Given data:
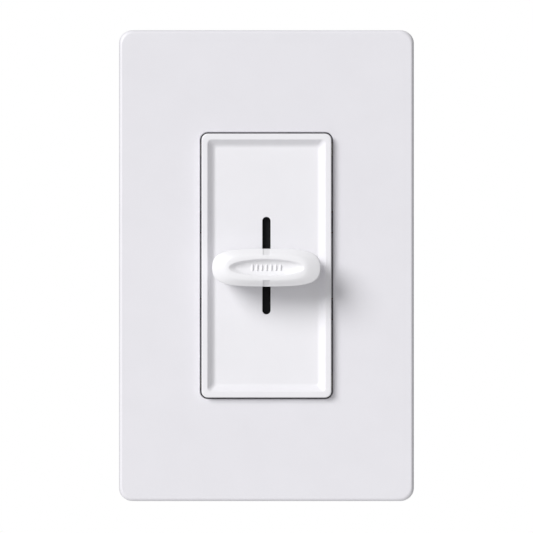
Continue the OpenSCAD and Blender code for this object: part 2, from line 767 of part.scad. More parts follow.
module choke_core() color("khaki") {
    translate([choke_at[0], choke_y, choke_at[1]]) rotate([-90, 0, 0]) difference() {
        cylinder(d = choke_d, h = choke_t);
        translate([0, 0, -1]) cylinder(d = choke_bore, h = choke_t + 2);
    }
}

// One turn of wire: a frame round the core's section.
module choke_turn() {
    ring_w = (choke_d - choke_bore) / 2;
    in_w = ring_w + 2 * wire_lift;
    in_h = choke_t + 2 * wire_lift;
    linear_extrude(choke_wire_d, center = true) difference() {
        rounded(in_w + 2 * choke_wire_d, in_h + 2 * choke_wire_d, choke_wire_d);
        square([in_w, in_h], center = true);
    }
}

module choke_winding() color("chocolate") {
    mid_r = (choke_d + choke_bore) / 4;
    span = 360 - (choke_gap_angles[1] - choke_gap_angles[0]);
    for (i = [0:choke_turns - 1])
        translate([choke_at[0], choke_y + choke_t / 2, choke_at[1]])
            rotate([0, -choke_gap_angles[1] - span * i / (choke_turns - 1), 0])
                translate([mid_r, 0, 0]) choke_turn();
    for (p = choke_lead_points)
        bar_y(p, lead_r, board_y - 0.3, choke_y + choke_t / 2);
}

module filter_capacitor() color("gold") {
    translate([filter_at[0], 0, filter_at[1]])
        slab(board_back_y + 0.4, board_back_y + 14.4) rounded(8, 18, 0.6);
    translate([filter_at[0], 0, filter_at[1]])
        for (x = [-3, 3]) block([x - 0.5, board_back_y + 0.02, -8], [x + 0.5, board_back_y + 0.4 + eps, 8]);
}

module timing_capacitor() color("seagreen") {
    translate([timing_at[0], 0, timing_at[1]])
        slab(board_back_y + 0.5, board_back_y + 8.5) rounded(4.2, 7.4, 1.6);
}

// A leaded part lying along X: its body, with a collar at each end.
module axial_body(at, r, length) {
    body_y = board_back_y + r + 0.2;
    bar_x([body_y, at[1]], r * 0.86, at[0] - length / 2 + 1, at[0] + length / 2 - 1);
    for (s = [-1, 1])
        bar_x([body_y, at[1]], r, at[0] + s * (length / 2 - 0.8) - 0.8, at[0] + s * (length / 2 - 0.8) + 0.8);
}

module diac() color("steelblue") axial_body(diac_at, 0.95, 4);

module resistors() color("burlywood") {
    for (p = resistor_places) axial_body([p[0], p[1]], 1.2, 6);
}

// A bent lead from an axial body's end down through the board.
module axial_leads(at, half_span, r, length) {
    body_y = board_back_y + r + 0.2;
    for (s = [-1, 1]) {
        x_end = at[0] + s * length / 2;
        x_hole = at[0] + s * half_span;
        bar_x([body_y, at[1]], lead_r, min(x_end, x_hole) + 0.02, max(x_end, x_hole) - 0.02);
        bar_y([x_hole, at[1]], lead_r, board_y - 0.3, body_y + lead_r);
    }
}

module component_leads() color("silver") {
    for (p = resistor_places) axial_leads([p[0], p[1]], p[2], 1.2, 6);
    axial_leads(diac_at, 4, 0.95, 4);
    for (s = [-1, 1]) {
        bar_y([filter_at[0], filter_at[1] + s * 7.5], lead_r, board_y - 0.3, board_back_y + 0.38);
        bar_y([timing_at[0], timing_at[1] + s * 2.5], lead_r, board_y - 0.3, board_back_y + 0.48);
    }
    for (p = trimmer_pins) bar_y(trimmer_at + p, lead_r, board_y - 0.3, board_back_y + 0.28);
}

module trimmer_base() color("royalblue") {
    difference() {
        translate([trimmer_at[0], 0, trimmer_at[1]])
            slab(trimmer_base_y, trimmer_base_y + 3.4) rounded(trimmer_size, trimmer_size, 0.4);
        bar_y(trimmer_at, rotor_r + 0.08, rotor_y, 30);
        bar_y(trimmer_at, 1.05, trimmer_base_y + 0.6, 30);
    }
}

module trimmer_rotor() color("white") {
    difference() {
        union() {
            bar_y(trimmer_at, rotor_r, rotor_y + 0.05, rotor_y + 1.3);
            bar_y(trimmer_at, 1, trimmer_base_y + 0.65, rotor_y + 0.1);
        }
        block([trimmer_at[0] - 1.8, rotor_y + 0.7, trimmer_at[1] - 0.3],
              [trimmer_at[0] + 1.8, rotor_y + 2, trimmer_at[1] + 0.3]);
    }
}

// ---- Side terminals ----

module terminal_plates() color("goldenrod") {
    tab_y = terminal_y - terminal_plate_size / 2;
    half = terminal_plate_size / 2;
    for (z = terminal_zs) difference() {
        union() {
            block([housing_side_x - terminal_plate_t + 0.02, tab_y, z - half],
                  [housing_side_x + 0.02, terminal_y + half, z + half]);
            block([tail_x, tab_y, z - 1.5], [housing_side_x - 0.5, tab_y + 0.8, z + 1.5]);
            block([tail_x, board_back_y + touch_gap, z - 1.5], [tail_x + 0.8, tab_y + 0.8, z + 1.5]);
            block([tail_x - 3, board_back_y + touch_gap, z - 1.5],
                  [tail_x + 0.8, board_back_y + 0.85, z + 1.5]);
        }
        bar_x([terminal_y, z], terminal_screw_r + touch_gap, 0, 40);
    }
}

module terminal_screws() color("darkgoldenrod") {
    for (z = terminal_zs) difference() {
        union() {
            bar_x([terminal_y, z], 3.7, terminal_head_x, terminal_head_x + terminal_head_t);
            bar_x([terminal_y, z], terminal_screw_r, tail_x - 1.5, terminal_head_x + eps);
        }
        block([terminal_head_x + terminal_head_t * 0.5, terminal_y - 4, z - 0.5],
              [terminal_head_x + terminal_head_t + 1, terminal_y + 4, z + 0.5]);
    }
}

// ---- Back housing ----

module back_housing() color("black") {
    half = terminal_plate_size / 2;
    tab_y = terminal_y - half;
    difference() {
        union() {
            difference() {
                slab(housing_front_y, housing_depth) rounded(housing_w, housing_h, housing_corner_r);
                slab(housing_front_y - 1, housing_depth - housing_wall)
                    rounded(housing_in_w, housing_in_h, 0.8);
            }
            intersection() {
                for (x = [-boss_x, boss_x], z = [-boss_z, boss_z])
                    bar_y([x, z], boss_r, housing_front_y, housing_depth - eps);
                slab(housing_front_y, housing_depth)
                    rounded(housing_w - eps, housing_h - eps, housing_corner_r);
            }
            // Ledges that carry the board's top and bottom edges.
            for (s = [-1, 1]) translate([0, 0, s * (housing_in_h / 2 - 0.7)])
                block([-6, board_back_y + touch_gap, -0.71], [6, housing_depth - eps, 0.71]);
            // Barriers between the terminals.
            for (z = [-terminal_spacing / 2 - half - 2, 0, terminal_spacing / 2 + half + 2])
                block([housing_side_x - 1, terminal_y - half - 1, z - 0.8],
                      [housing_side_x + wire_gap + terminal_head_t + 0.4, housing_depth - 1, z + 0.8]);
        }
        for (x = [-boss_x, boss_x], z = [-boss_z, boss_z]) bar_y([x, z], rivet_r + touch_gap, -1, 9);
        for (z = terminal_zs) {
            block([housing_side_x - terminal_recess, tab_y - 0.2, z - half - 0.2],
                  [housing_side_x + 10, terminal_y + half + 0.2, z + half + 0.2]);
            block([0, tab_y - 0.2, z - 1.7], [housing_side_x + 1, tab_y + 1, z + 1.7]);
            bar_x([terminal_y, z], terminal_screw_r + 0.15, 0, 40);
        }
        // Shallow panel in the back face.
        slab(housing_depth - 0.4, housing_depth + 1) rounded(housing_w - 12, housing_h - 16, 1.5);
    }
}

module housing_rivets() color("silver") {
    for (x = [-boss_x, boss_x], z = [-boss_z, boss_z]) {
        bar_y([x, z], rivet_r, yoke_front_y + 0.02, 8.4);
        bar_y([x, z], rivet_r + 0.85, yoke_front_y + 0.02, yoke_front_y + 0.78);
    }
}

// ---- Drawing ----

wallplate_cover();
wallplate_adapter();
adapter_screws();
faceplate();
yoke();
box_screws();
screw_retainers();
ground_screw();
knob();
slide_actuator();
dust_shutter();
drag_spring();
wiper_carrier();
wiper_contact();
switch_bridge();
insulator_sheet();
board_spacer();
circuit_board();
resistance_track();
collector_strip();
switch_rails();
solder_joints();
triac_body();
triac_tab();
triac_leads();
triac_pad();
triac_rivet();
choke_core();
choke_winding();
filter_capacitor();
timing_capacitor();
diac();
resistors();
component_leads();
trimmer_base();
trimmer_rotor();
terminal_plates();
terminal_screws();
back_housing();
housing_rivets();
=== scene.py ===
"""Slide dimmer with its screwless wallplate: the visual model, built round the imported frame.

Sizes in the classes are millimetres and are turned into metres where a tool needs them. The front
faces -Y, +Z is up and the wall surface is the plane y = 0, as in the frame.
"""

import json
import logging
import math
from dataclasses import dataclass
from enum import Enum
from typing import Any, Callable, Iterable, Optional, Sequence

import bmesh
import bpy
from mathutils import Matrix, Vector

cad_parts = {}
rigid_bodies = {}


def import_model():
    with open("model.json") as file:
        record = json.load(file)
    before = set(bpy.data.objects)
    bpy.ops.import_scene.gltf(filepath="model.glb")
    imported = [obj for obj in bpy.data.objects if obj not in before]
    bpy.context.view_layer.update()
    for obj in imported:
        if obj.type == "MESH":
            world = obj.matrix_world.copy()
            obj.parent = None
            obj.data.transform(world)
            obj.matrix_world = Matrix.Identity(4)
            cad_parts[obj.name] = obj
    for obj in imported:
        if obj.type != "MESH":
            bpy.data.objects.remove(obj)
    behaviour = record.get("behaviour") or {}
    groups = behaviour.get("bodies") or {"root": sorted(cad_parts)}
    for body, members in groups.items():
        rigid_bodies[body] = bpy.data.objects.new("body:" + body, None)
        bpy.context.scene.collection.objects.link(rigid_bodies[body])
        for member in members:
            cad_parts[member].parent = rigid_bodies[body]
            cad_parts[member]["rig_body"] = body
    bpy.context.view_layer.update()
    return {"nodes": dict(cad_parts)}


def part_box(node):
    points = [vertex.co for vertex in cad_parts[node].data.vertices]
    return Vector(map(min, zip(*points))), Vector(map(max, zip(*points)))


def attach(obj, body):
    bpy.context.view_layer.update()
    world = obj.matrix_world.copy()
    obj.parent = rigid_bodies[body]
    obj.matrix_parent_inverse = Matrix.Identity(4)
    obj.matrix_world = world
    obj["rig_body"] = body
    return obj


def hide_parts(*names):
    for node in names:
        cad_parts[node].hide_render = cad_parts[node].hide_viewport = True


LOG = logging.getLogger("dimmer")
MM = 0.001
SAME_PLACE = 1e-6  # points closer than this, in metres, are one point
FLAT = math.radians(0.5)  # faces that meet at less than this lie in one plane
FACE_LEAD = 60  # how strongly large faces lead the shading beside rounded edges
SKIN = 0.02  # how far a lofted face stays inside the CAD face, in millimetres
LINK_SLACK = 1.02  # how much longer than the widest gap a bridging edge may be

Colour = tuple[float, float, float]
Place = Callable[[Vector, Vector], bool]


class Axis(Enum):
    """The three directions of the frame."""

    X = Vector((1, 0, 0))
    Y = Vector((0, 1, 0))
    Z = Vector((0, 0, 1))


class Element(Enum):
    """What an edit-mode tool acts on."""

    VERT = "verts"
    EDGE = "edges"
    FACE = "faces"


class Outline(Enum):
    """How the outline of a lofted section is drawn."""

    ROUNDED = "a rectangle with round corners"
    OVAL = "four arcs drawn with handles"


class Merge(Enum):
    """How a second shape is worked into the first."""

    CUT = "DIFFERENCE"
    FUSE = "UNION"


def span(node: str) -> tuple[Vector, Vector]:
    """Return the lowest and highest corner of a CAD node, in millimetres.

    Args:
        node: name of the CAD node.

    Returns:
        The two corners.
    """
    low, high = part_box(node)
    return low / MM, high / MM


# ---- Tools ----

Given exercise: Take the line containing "wallplate_cover();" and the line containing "before = set(bpy.data.objects)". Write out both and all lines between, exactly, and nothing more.

Result of the task:
wallplate_cover();
wallplate_adapter();
adapter_screws();
faceplate();
yoke();
box_screws();
screw_retainers();
ground_screw();
knob();
slide_actuator();
dust_shutter();
drag_spring();
wiper_carrier();
wiper_contact();
switch_bridge();
insulator_sheet();
board_spacer();
circuit_board();
resistance_track();
collector_strip();
switch_rails();
solder_joints();
triac_body();
triac_tab();
triac_leads();
triac_pad();
triac_rivet();
choke_core();
choke_winding();
filter_capacitor();
timing_capacitor();
diac();
resistors();
component_leads();
trimmer_base();
trimmer_rotor();
terminal_plates();
terminal_screws();
back_housing();
housing_rivets();
=== scene.py ===
"""Slide dimmer with its screwless wallplate: the visual model, built round the imported frame.

Sizes in the classes are millimetres and are turned into metres where a tool needs them. The front
faces -Y, +Z is up and the wall surface is the plane y = 0, as in the frame.
"""

import json
import logging
import math
from dataclasses import dataclass
from enum import Enum
from typing import Any, Callable, Iterable, Optional, Sequence

import bmesh
import bpy
from mathutils import Matrix, Vector

cad_parts = {}
rigid_bodies = {}


def import_model():
    with open("model.json") as file:
        record = json.load(file)
    before = set(bpy.data.objects)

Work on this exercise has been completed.